Dan Bilzerian Says He Once Won $54M From One Poker Player, Pioneered LAG Playing Style

4 min read

Dan Bilzerian has never been shy about talking about his poker skills, but he went above and beyond his usual bravado while speaking on a podcast last week.

Dan Bilzerian podcast
Dan Bilzerian (right) appeared on the True Geordie Podcast, during which he claimed he once took $54 million off a poker opponent. (Image: True Geordie/YouTube)

Bilzerian appeared on the True Geordie podcast, speaking to the hosts for over an hour during an episode that was published to YouTube on July 16.

Rounders Sparks Discussion of Poker Career

While the episode wasn’t about Bilzerian’s poker career specifically, the conversation steered in that direction after the self-proclaimed King of Instagram mentioned having recently watched the film “Rounders” with a woman who hadn’t seen the movie before.

https://www.youtube.com/watch?v=lVNXiNAS2tc

“It resonates so strongly with me because that was kind of like my poker career,” Bilzerian said. “Going broke, putting it on the line…going into underground games, the whole thing.”

That led into discussion about Bilzerian’s poker career, and the fact that his exploits have come outside the spotlight of the World Series of Poker or other televised events. According to Bilzerian, that was an intentional decision on his part.

I never wanted to be the guy on TV showing everybody how good I was,” he said. “I wanted to be the guy that people thought sucked, that I could play with the rich guys. It was the one thing in my life that wasn’t about ego – it was about bank account.”

Bilzerian said he even went out of his way to avoid associating closely with poker players, just to ensure that the celebrities and businesspeople in the underground games he frequented wouldn’t think he was a strong player.

Bilzerian Recounts ‘Scarface Moment’

While there might be skepticism from the poker community over how much of that was true, there was nothing particularly outlandish about what the Instagram star had said at that point in the conversation. But that changed in a hurry when Bilzerian claimed he was one of the early adopters of a play style that would come to define the way most high stakes pros played.

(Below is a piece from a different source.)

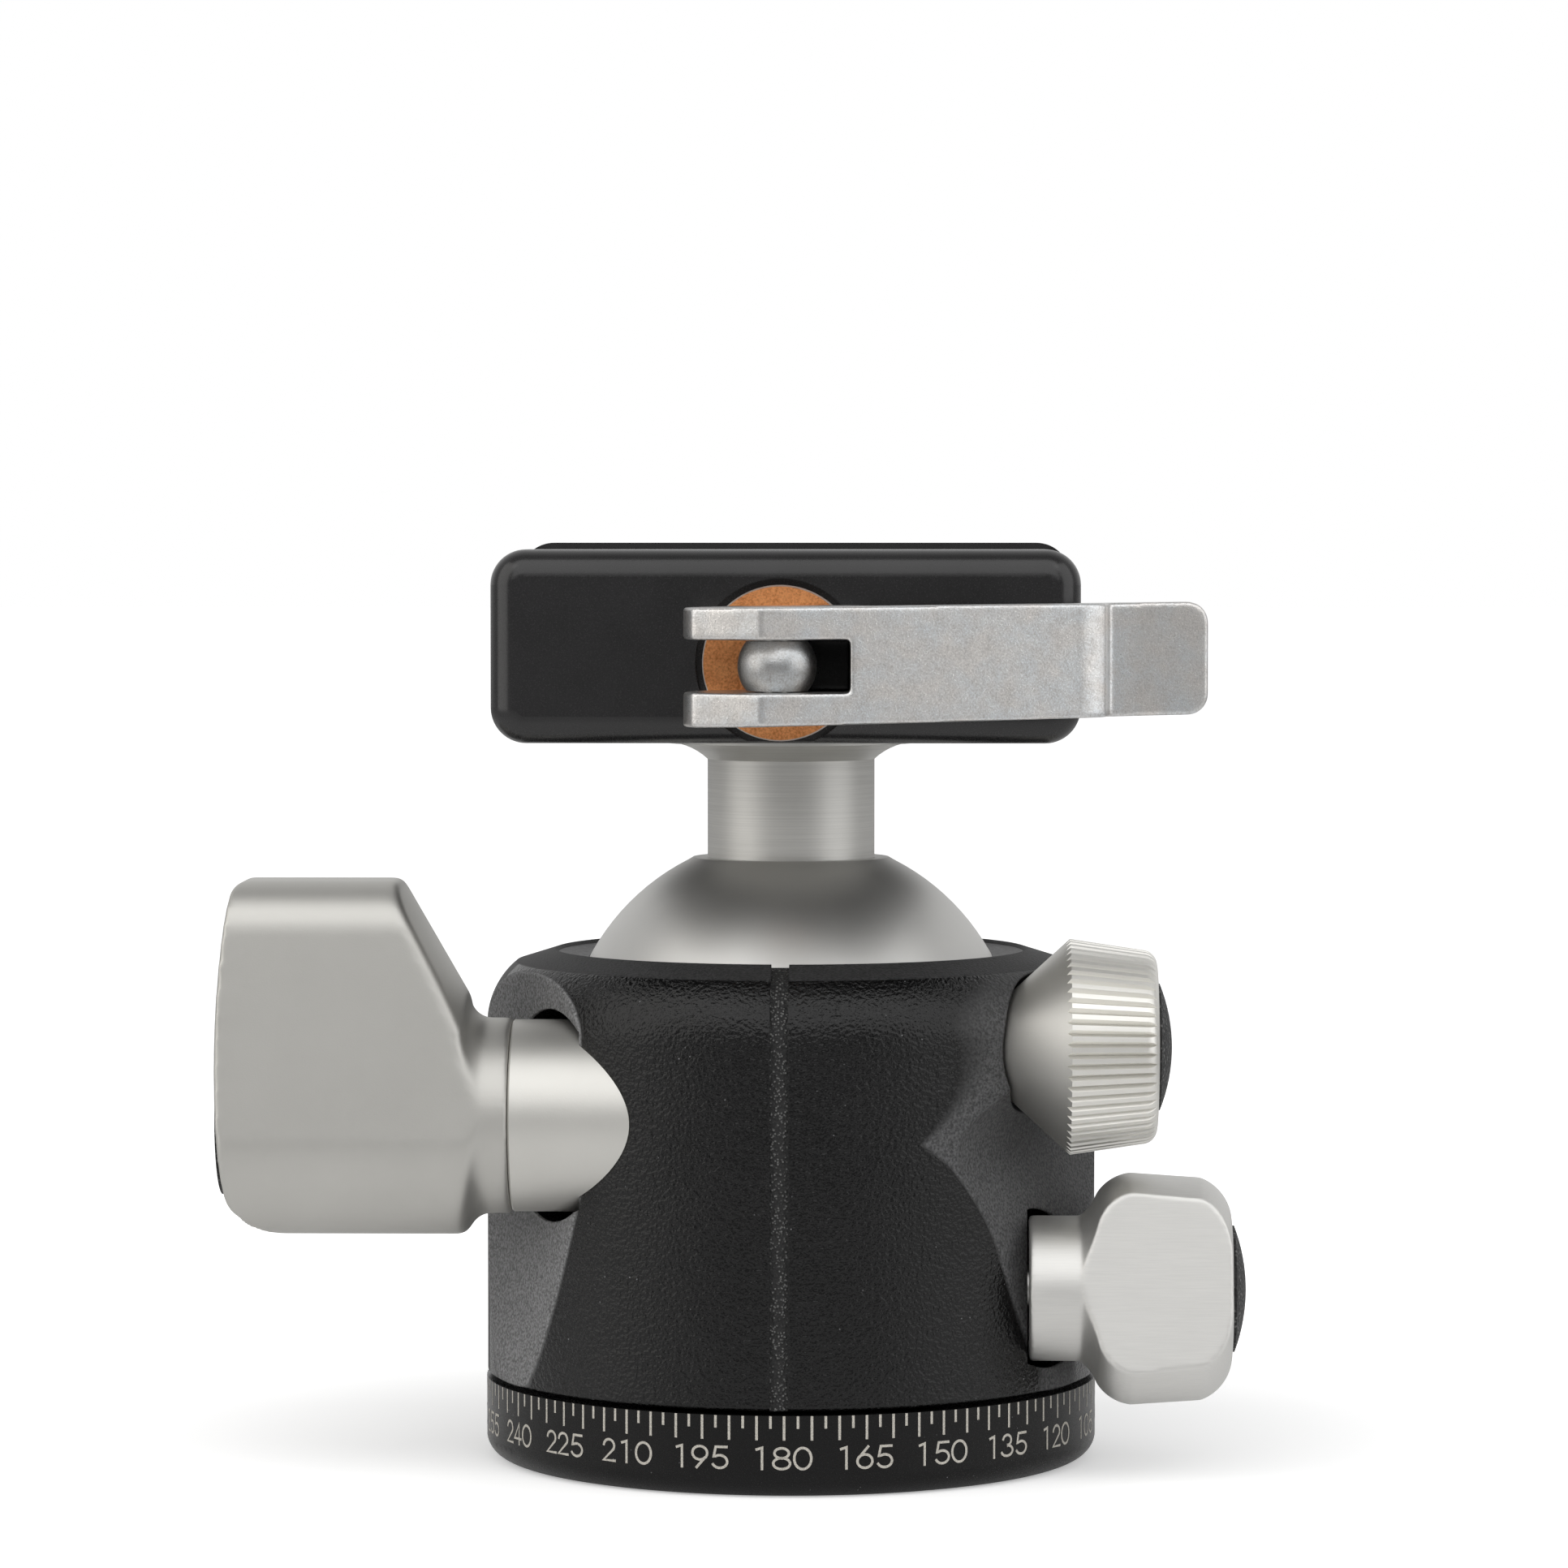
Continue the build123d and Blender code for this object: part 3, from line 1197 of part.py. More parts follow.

“I was one of the first guys who played loose-aggressive,” Bilzerian said. “I was one of the first people that kinda pioneered that.”

That might be news to many of the players who had already been playing LAG poker by the time that Bilzerian began playing in his high stakes games. But even if Bilzerian was among the first to attack as many pots as possible – particularly, he said, against the weaker players he found in the cash games he frequented – it wasn’t the most unbelievable comment he made on the podcast about his poker career.

2014, 2015, I beat this one dude for like $54 million, and that was like my Scarface moment where we were taking in more money than we could spend,” Bilzerian said late in the episode. “We had bags of cash, I was making money from gambling and sports betting, I had money coming in from every f—ing direction.”

The podcast proved controversial, to say the least. True Geordie and Laurence McKenna even did a follow-up video in which they responded to some of the criticism they received, with many viewers apparently wishing they had pushed Bilzerian harder on some of his claims.

Even if some of his stories aren’t verifiable, nobody can deny that Bilzerian has lived an interesting life. From winning $600,000 on a cycling prop bet to getting himself wanted by Azerbaijani authorities, Bilzerian has made a habit of generating headlines – a pattern that’s unlikely to change anytime soon.